At the weekend, I took my Cub on Hyde Park safari – we went on manoeuvres, enjoying the many tourist temptations that lie in wait, basking in the London sun.

Ranging up the Serpentine, we surprised upon the just-completed Pavilion installation by Frank Gehry – and this is where words, and blog, fail me. I’m not usually taken with ‘contemporary art’, but this was dynamic, dramatic, powerful; a creature of glass, wood, angle and sunlight that stood bright against the sky.

I took pictures with my little cam and found myself wishing I could share my entrancement, the wonder the work created. I wanted to do the Qik thing – I needed to be ‘live and streaming’; the passion and immediacy of the visual was the only way to express how I felt.

Fiction writers – particularly in science fiction and fantasy – paint incredibly powerful visuals with words, imagination, experience, ardour. Done right, these visuals don’t come to you, the reader, from the page, they’re powerful enough to spontaneously ignite in your mind’s eye. But they take time – and editing – and proof-reading…

Social Media is of the ‘NOW!’ In the flesh, communication is about body-language and eye-contact more than it is voice – and this holds true on the web; we perceive more by image than word. Recently, the loss of the S3 server deprived Twitter of both avatars and backgrounds – and we were instantly disconcerted. Like faces, we need patterns for immediate recognition.

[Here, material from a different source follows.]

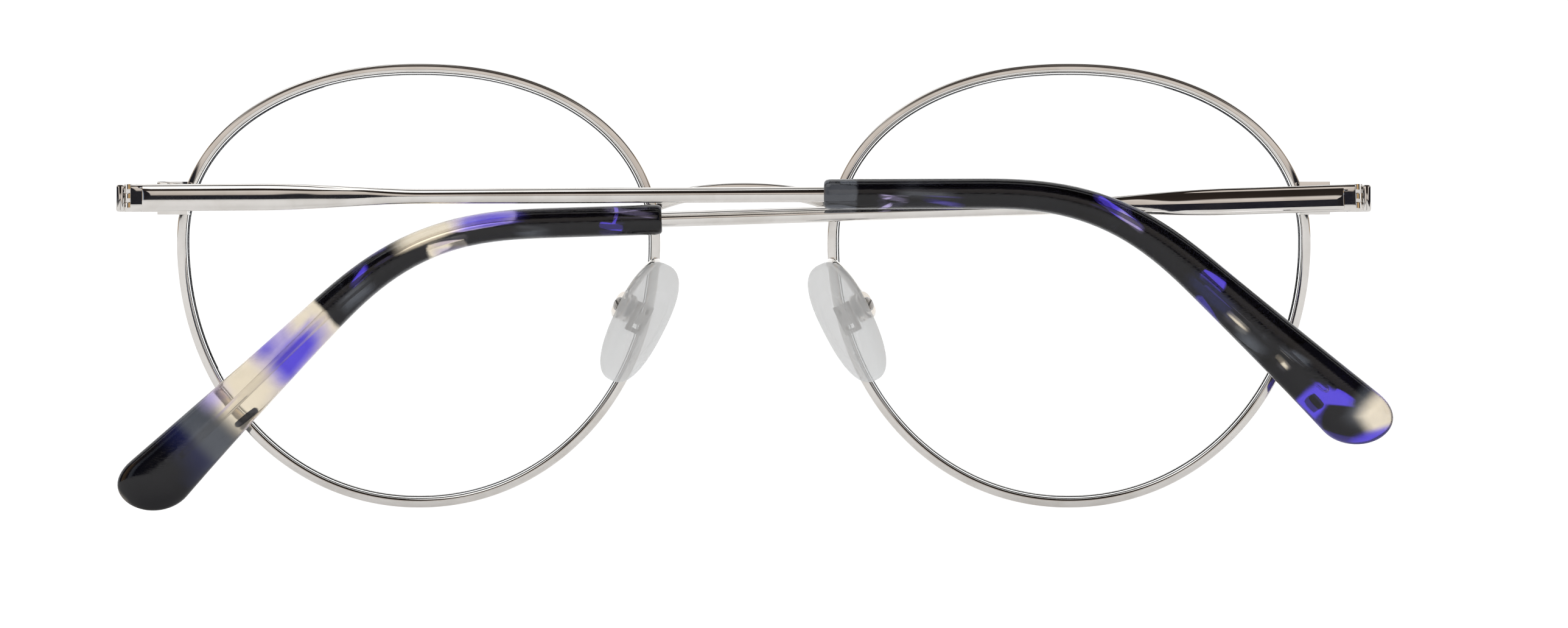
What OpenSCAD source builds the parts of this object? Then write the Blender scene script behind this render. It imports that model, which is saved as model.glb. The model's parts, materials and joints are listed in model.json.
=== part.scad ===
// Round wire eyeglasses with folding temples, screw-on nose pads and acetate tips.
// X runs across the face, towards the wearer's left. Y runs from the lens fronts back to the ears.
// Z is up. The origin is midway between the two lenses, level with the middle of their height.
// The temples are modelled folded, the left one lying over the right one.

/* [Lenses] */
// Width of a lens, point to point of its edge bevel
lens_w = 52; // [46:0.5:56]
// Height of a lens, point to point of its edge bevel
lens_h = 47.7; // [42:0.1:52]
// Height of the widest level above the middle of the lens
wide_level = 4.8; // [3:0.1:6]
// Fullness of the outline above the widest level, where 2 is an ellipse
upper_fullness = 2.15; // [2:0.05:2.4]
// Fullness of the outline below the widest level
lower_fullness = 2.05; // [2:0.05:2.4]
// Radius of the sphere that the lenses and rims curve on
lens_curve_r = 130; // [105:5:260]
// Thickness of a lens
lens_t = 1.8; // [1.5:0.1:2.2]
// Depth of the bevel round a lens
bevel_d = 0.45; // [0.35:0.01:0.5]

/* [Front] */
// Gap between the two lenses at the nose
lens_gap = 19.6; // [16:0.1:23]
// Thickness of the rim wire outside the lens edge
rim_out = 0.6; // [0.5:0.05:0.9]
// Depth of the rim wire, front to back
rim_d = 1.8; // [1.6:0.1:2.2]
// Chamfer along the outer edges of the rim wire
rim_chamfer = 0.15; // [0.1:0.01:0.2]
// Height of the bridge's top above the middle of the lenses
bridge_top = 11.3; // [9:0.1:13]
// Height of the bridge's wire at the nose
bridge_h = 1.4; // [1:0.1:2]
// Radius of the arch along the top of the bridge
bridge_r = 42; // [30:1:70]
// Radius of the arch along the bottom of the bridge
bridge_under_r = 27; // [20:1:29]
// Depth of the bridge, front to back
bridge_d = 1.6; // [1.2:0.1:1.7]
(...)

A magical moment, wherever you find it, is there-and-gone – if we want to share it, it’s up to us to choose the best tool and platform. Blogging needs focus, both reading and writing take time; we can instant-hit-upload our images to twitpic, utterz or flickr – or we can, quite literally, see though each other’s eyes by sharing the optical experience.

Walking round the Serpentine Gallery really brought that home to me for the first time.

One might say: a Qik-ture paints a thousand tweets?